Gallic novelist Vincent Ravalec makes a striking debut with his first directing effort, “Melody for a Hustler,” an offbeat but captivating meditation on the evils of the market-driven modern world. The portrait of a small-time crook who transforms himself into a yuppie chef d’entreprise is wryly humorous, moves along at a good clip and is filled with all kinds of eye-catching visual flourishes. Pic will likely make some music in theaters on its home turf and draw festival interest, but will have more trouble coming up with a memorable box office tune internationally.
Gaston (Yvan Attal) is a local hood with big ambitions. He has hooked up with 16-year-old Marie-Pierre (Virginie Lanoue), who he picked up hitchhiking, and he pulls her into his web by pretending to be a millionaire businessman. He is actually living in a squalid apartment and making cash by trading in stolen goods.
He soon graduates to bigger heists, including a memorable theft of a luxury car that involves disarming the car alarm with a vibrator. His real goal is to make his illegal activities seem more above-board, and, in a series of funny scenes, he and his g.f. do their best to act like MBA-toting managers.
Success comes quickly for Gaston and his company, Extramill, and they’re soon installed in swank offices and living in a comfortable upper-middle-class neighborhood. This is where Ravalec grabs the story by the neck and pushes it forcefully into a much wilder direction, as Gaston gradually descends into a state of paranoia.
Writer-helmer is clearly trying to skewer the business culture of the day, but then he suddenly adds a sexual subtext that makes for a much more original story. Gaston’s world comes tumbling down by the end in a nightmarish mix of police investigations, partner-swapping kinky sex and explosive violence.
Novelists making the move from the typewriter to the director’s chair often end up delivering unsatisfying pics, but Ravalec combines his literary bent with a keen visual sense that ensures “Melody for a Hustler” is anything but bookish. Ravalec and cameraman Philippe Lesourd use a number of vintage New Wave-type devices to keep things interesting, including freeze frames, split screens and in-your-face hand-held camerawork.
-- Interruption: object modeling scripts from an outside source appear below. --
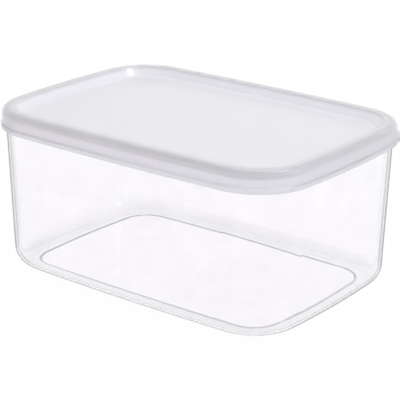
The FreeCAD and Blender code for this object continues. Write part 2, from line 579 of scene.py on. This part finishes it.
@dataclass
class Tub:
    """The clear tub: drafted thin walls, a large rounding below, a foot ring round the panel."""

    rim: Outline
    height: float
    wall: float = 1.6 * MM
    floor: float = 1.2 * MM
    lean: float = 2.4 * MM  # how far the rim stands out over the base
    base_corner_r: float = 35 * MM
    base_round: float = 11.5 * MM
    foot: float = 4.4 * MM  # the width of the flat ring that it stands on
    rise: float = 0.4 * MM  # how far the panel's underside lies above that ring
    step: float = 1.2 * MM  # the width of the slope between them
    edge: float = 0.5 * MM
    soft: float = 1.0 * MM  # the rounding of that slope's corners
    margin: float = 0.6 * MM  # the flat run over which the painted shade beside the slope fades

    @classmethod
    def from_frame(cls, rim_corner_r: float = 34 * MM) -> "Tub":
        """Takes the rim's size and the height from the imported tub's box."""
        low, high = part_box("tub")
        return cls(Outline((high.x - low.x) / 2, (high.y - low.y) / 2, rim_corner_r), high.z)

    def section(self) -> Section:
        """Draws the wall and the floor in section.

        Returns:
            The path from the panel's underside out round the wall, over the rim and in again.
        """
        foot_in = self.base_round + self.foot
        panel_in = foot_in + self.step
        deep = panel_in + self.margin
        floor_top = self.rise + self.floor
        return Section.through([
            Corner(deep, self.rise),
            # Painted shade: a grey line round the floor step, and a faint grey on the foot ring
            # that fades up the base rounding.
            Corner(panel_in, self.rise, self.soft, HazeAndShade.FLOOR_LINE),
            Corner(foot_in, 0, self.soft, HazeAndShade.FLOOR_LINE),
            Corner(foot_in - self.margin, 0, haze_and_shade=HazeAndShade.FOOT_RING),
            Corner(0, 0, self.base_round, None),
            Corner(0, self.height, self.edge),
            Corner(self.wall, self.height, self.edge),
            Corner(self.wall, floor_top, self.base_round - self.wall, None),
            Corner(foot_in - self.margin, floor_top, haze_and_shade=HazeAndShade.FOOT_RING),
            Corner(panel_in, floor_top),
            Corner(deep, floor_top),
        ])

    def build(self) -> bpy.types.Object:
        """Carries the section round the outline, which grows from the base to the rim.

        Returns:
            The tub's mesh.
        """
        base_x, base_y = self.rim.half_x - self.lean, self.rim.half_y - self.lean
        family = Grown(Outline(base_x, base_y, self.base_corner_r), self.rim, self.height)
        section = self.section()
        return closed_piece("clear_tub", family.carry(section, Walk.round(self.rim)), section.haze_and_shade)

    def make(self, finish: ClearPlastic) -> None:
        """Builds and dresses the tub."""
        dress(self.build(), finish.material(), "tub")


@dataclass
class Lid:
    """The milky lid: flared lip, skirt, rounded shoulder, flat rim and recessed panel."""

    lip: Outline
    bottom: float
    top: float
    lip_out: float = 1.0 * MM  # how far the lip stands out of the skirt
    lip_height: float = 3.6 * MM
    lip_edge: float = 0.8 * MM
    skirt: float = 1.5 * MM
    sheet: float = 1.5 * MM
    shoulder: float = 4.0 * MM
    rim_flat: float = 3.8 * MM
    rim_inner: float = 1.0 * MM
    recess: float = 6.0 * MM  # how deep the panel lies
    recess_run: float = 5.5 * MM  # how far in its wall slopes on the way down
    recess_middle: float = 0.4  # how far down that wall the milkiness and painted light peak, as a share
    recess_foot: float = 4.0 * MM
    margin: float = 6.0 * MM  # the flat run over which the panel's milkiness and painted shade settle
    fin_from_skirt: float = 2.4 * MM
    fin: float = 0.9 * MM
    fin_depth: float = 4.0 * MM
    soft: float = 0.2 * MM  # the rounding of hidden and small corners
    tab_out: float = 3.0 * MM
    tab_width: float = 24.0 * MM
    tab_height: float = 2.5 * MM
    tab_edge: float = 0.5 * MM
    tab_edge_steps: int = 5
    tab_arc: int = 1  # the arc of the +X +Y corner
    tab_angle: float = math.pi / 4  # the middle of that corner

    @classmethod
    def from_frame(cls, lip_corner_r: float = 37 * MM) -> "Lid":
        """Takes the lip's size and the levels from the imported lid's box.

        Args:
            lip_corner_r: the radius of the lip's corners.

        Returns:
            The lid.
        """
        low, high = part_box("lid")
        lip = Outline((high.x - low.x) / 2, (high.y - low.y) / 2, lip_corner_r)
        return cls(lip, low.z, high.z)

    def section(self) -> Section:
        """Draws the panel, the recess wall, the rim and the skirt in section.

        The lip is pushed out by the thumb tab. Round the tab's upper edge each row gives up the
        edge's radius times one less the cosine, so the edge is rounded only where the tab is.

        Returns:
            The path from the panel's underside over the fin, down inside the skirt, round the
            lip, up outside and over the rim to the panel's top.
        """
        under = self.top - self.sheet
        panel = self.top - self.recess
        skirt_in = self.lip_out + self.skirt
        rim_edge = self.lip_out + self.shoulder + self.rim_flat
        foot = rim_edge + self.recess_run
        deep = foot + self.margin
        shift = self.sheet * math.tan(math.atan2(self.recess, self.recess_run) / 2)
        fin_out = skirt_in + self.fin_from_skirt
        fin_in = fin_out + self.fin
        tab_top = self.bottom + self.tab_height - self.tab_edge
        turns = np.linspace(0, math.pi / 2, self.tab_edge_steps + 1)
        tab_edge = [Corner(0, tab_top + self.tab_edge * math.sin(turn),
                           held=self.tab_edge * (1 - math.cos(turn))) for turn in turns]
        # Milkiness levels for each band, set so that they also paint each band's light and shade.
        return Section.through([
            Corner(deep, panel - self.sheet, haze_and_shade=HazeAndShade.PANEL),
            Corner(foot - shift, panel - self.sheet, self.recess_foot + self.sheet,
                   HazeAndShade.RECESS_WALL),
            Corner(rim_edge - shift, under, self.soft, HazeAndShade.RIM),
            Corner(fin_in, under, self.soft),
            Corner(fin_in, under - self.fin_depth, self.soft),
            Corner(fin_out, under - self.fin_depth, self.soft),
            Corner(fin_out, under, self.soft),
            Corner(skirt_in, under, self.soft),
            Corner(skirt_in, self.bottom, self.soft),
            Corner(0, self.bottom, self.lip_edge, held=0),
            *tab_edge,
            Corner(0, self.bottom + self.lip_height - self.lip_out, self.soft),
            Corner(self.lip_out, self.bottom + self.lip_height, self.soft),
            Corner(self.lip_out, self.top, self.shoulder, HazeAndShade.SHOULDER),
            Corner(rim_edge, self.top, self.rim_inner, HazeAndShade.RIM),
            Corner(rim_edge + self.recess_run * self.recess_middle,
                   self.top - self.recess * self.recess_middle, haze_and_shade=HazeAndShade.RECESS_WALL),
            Corner(foot, panel, self.recess_foot, HazeAndShade.RECESS_FOOT),
            Corner(deep, panel, haze_and_shade=HazeAndShade.PANEL),
        ])

    def tab_reach(self, walk: Walk) -> np.ndarray:
        """How far the thumb tab stands out of the lip.

        The tab's edge is a circle round a centre nearer the lip's corner, so its reach is that
        centre's share of the direction plus the circle's half chord there, less the lip's radius.

        Args:
            walk: where round the lip it is asked for.

        Returns:
            The reach at each sample of the walk.
        """
        lip_r = self.lip.corner_r
        half = self.tab_width / 2
        rise = lip_r + self.tab_out - math.sqrt(lip_r ** 2 - half ** 2)
        tab_r = (half ** 2 + rise ** 2) / (2 * rise)
        away = lip_r + self.tab_out - tab_r
        turn = walk.angle - self.tab_angle
        inside = np.maximum(tab_r ** 2 - (away * np.sin(turn)) ** 2, 0)
        reach = away * np.cos(turn) + np.sqrt(inside) - lip_r
        return np.where(walk.arc == self.tab_arc, np.maximum(reach, 0), 0)

    def build(self) -> bpy.types.Object:
        """Carries the section round the lip's outline, which stays the same at every height.

        Returns:
            The lid's mesh.
        """
        walk = Walk.round(self.lip)
        section = self.section()
        points = Grown(self.lip, self.lip, self.top).carry(section, walk, self.tab_reach(walk))
        return closed_piece("milky_lid", points, section.haze_and_shade)

    def make(self, finish: MilkyPlastic) -> None:
        """Builds and dresses the lid."""
        dress(self.build(), finish.material(), "lid")


@dataclass(frozen=True)
class SoftBox:
    """A square soft lamp that faces the food box."""

    name: str
    place: tuple[float, float, float]
    size: float
    power: float
    colour: Colour = WHITE

    def hang(self, target: Vector) -> None:
        """Adds the lamp to the scene.

        Args:
            target: what it faces.
        """
        data = bpy.data.lights.new(self.name, "AREA")
        data.size = self.size
        data.energy = self.power
        data.color = self.colour
        made = bpy.data.objects.new(self.name, data)
        made.location = self.place
        made.rotation_euler = (target - made.location).to_track_quat("-Z", "Y").to_euler()
        bpy.context.scene.collection.objects.link(made)


@dataclass(frozen=True)
class View:
    """A long lens that looks down on the near corner of the food box."""

    azimuth: float = math.radians(37.54)
    elevation: float = math.radians(19.85)
    roll: float = math.radians(0.53)
    distance: float = 0.9388
    right: float = 2.12 * MM
    down: float = 5.6 * MM
    lens: float = 133.6
    sensor: float = 36.0
    clip_start: float = 0.01

    def set_up(self, target: Vector) -> None:
        """Places the camera, which looks a little right of the target and below it.

        Args:
            target: the point that the distance is measured from.
        """
        level = Vector((math.cos(self.azimuth), math.sin(self.azimuth), 0))
        ahead = Vector((-math.sin(self.azimuth), math.cos(self.azimuth), 0))
        forward = ahead * math.cos(self.elevation) - Vector((0, 0, math.sin(self.elevation)))
        upright = level.cross(forward)
        right = level * math.cos(self.roll) + upright * math.sin(self.roll)
        up = upright * math.cos(self.roll) - level * math.sin(self.roll)
        data = bpy.data.cameras.new("camera")
        data.lens = self.lens
        data.sensor_width = self.sensor
        data.clip_start = self.clip_start
        made = bpy.data.objects.new("camera", data)
        place = target - forward * self.distance + right * self.right - up * self.down
        turned = Matrix((right, up, -forward)).transposed().to_4x4()
        made.matrix_world = Matrix.Translation(place) @ turned
        bpy.context.scene.collection.objects.link(made)
        bpy.context.scene.camera = made


@dataclass
class Studio:
    """Plain white surroundings, soft lamps and the camera."""

    target: Vector
    floor_reach: float = 6.0
    floor_grey: float = 0.93
    floor_white: float = 0.98
    ambient: float = 0.85
    lamps: tuple[SoftBox, ...] = (
        SoftBox("top_box", (0.27, 0.30, 1.0), 0.28, 1.6),
        SoftBox("right_box", (0.92, 0.38, 0.62), 0.5, 1.6),
        SoftBox("warm_fill", (-0.6, -0.8, 0.08), 0.8, 0.8, (1.0, 0.55, 0.4)))
    view: View = View()

    def floor(self) -> None:
        """A floor that is plain white to look at, and keeps the box's faint shadow."""
        reach = self.floor_reach
        mesh = bpy.data.meshes.new("floor")
        places = [(-reach, -reach, 0), (reach, -reach, 0), (reach, reach, 0), (-reach, reach, 0)]
        mesh.from_pydata(places, [], [(0, 1, 2, 3)])
        made = bpy.data.objects.new("floor", mesh)
        material = bpy.data.materials.new("floor_white")
        sheet = Sheet(material)
        matt = sheet.node("ShaderNodeBsdfDiffuse", {}, {"Color": opaque((self.floor_grey,) * 3)})
        lit = sheet.glow("ShaderNodeEmission", WHITE, 1.0)
        sheet.finish(sheet.mix_shaders(sheet.seen() * self.floor_white, matt, lit))
        mesh.materials.append(material)
        bpy.context.scene.collection.objects.link(made)
        made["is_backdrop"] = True

    def world(self) -> None:
        """White to look at, and a softer even light on the box."""
        world = bpy.data.worlds.new("studio")
        bpy.context.scene.world = world
        sheet = Sheet(world)
        light = sheet.glow("ShaderNodeBackground", WHITE, self.ambient)
        white = sheet.glow("ShaderNodeBackground", WHITE, 1.0)
        sheet.finish(sheet.mix_shaders(sheet.seen(), light, white), "ShaderNodeOutputWorld")

    def make(self) -> None:
        """Builds the whole studio."""
        self.floor()
        self.world()
        for lamp in self.lamps:
            lamp.hang(self.target)
        self.view.set_up(self.target)
        bpy.context.scene.view_settings.view_transform = "Standard"


def corners(box: tuple[Vector, Vector]) -> list[list[float]]:
    """A box as plain lists."""
    return [list(corner) for corner in box]


def main() -> None:
    """Loads the frame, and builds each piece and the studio."""
    logging.basicConfig(level=logging.INFO, format="%(message)s")
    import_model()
    cad_box = corners(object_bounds())
    Tub.from_frame().make(ClearPlastic())
    Lid.from_frame().make(MilkyPlastic())
    low, high = map(Vector, cad_box)
    Studio(Vector((0, 0, (low.z + high.z) / 2))).make()


if __name__ == "__main__":
    main()
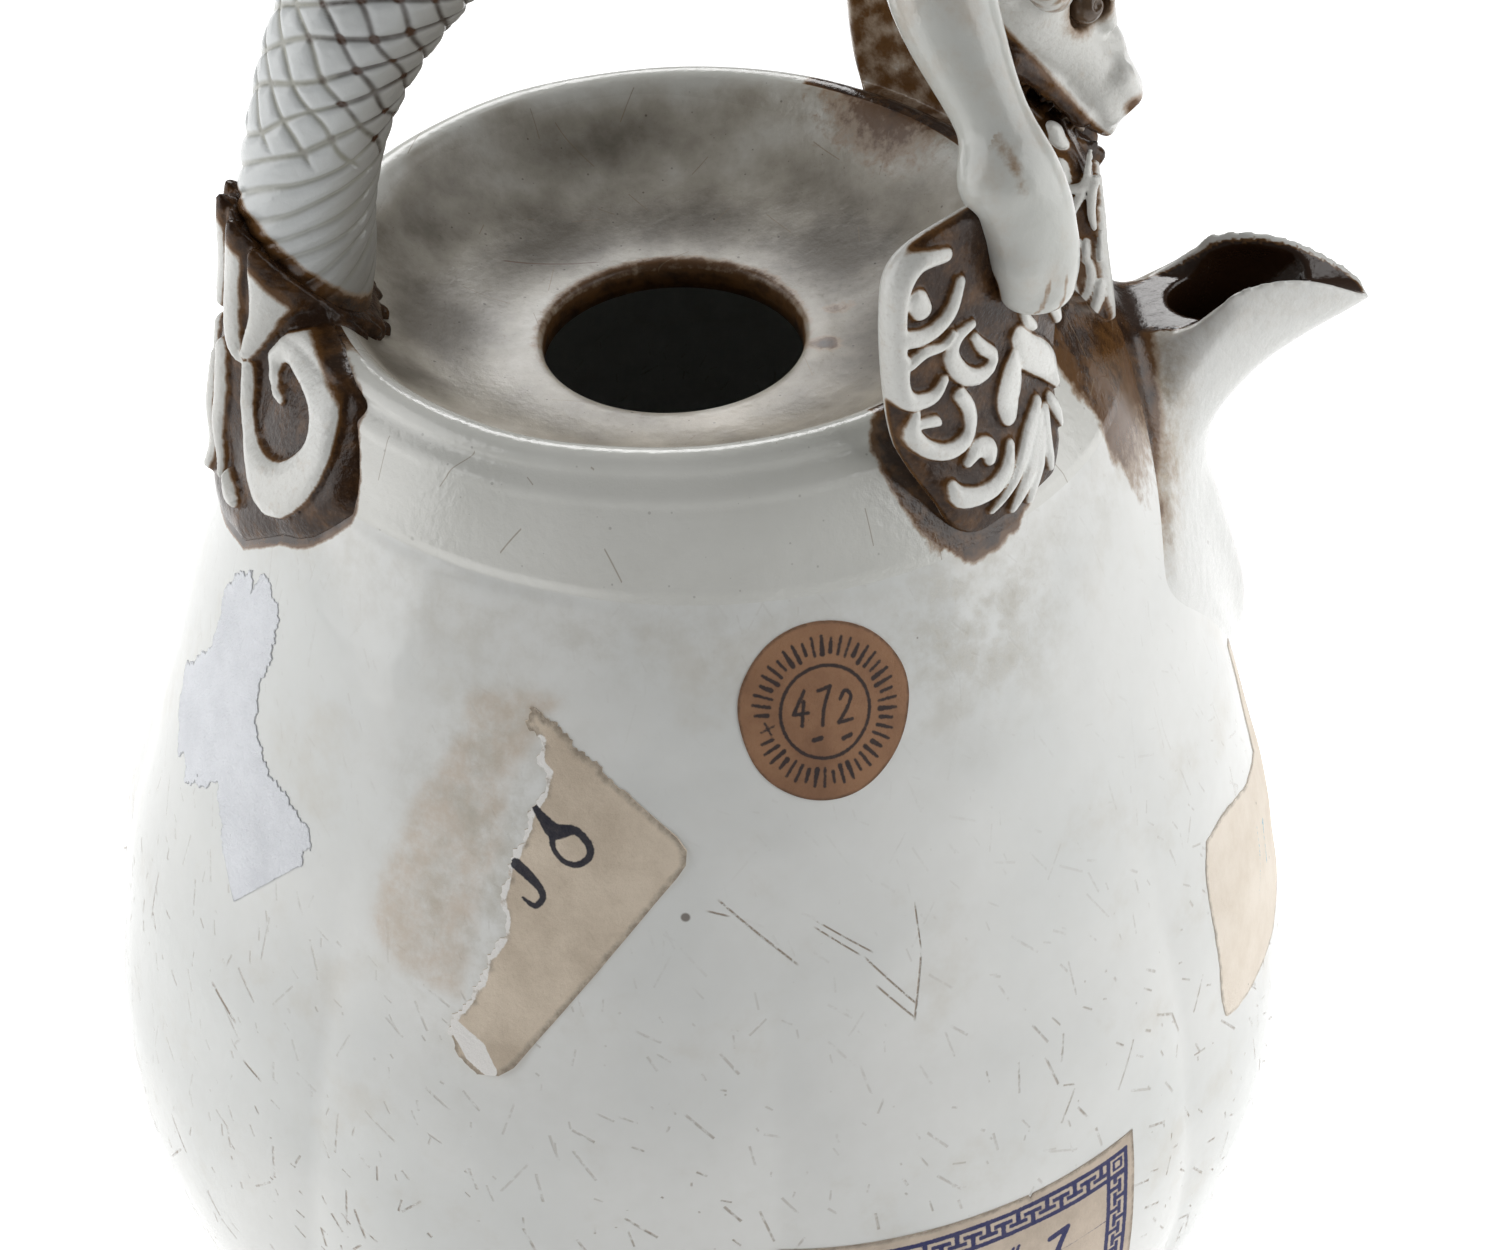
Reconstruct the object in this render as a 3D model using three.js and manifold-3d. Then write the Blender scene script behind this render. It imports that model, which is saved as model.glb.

The focus throughout is on Gaston, and Attal comes through with a riveting perf that is reminiscent of Robert De Niro’s most intense work. Attal manages to convey both the charm and the psychosis of the protagonist. Newcomer Lanoue does a good job as the sexy ingenue. Other supporting thesps are generally strong, most notably Yann Collette as Gaston’s unhinged, one-eyed sideman Gilles.
Robert Miny’s score underlines schizoid mood of piece with an intriguing melange of torch ballads and bouncy Gallic swing tunes.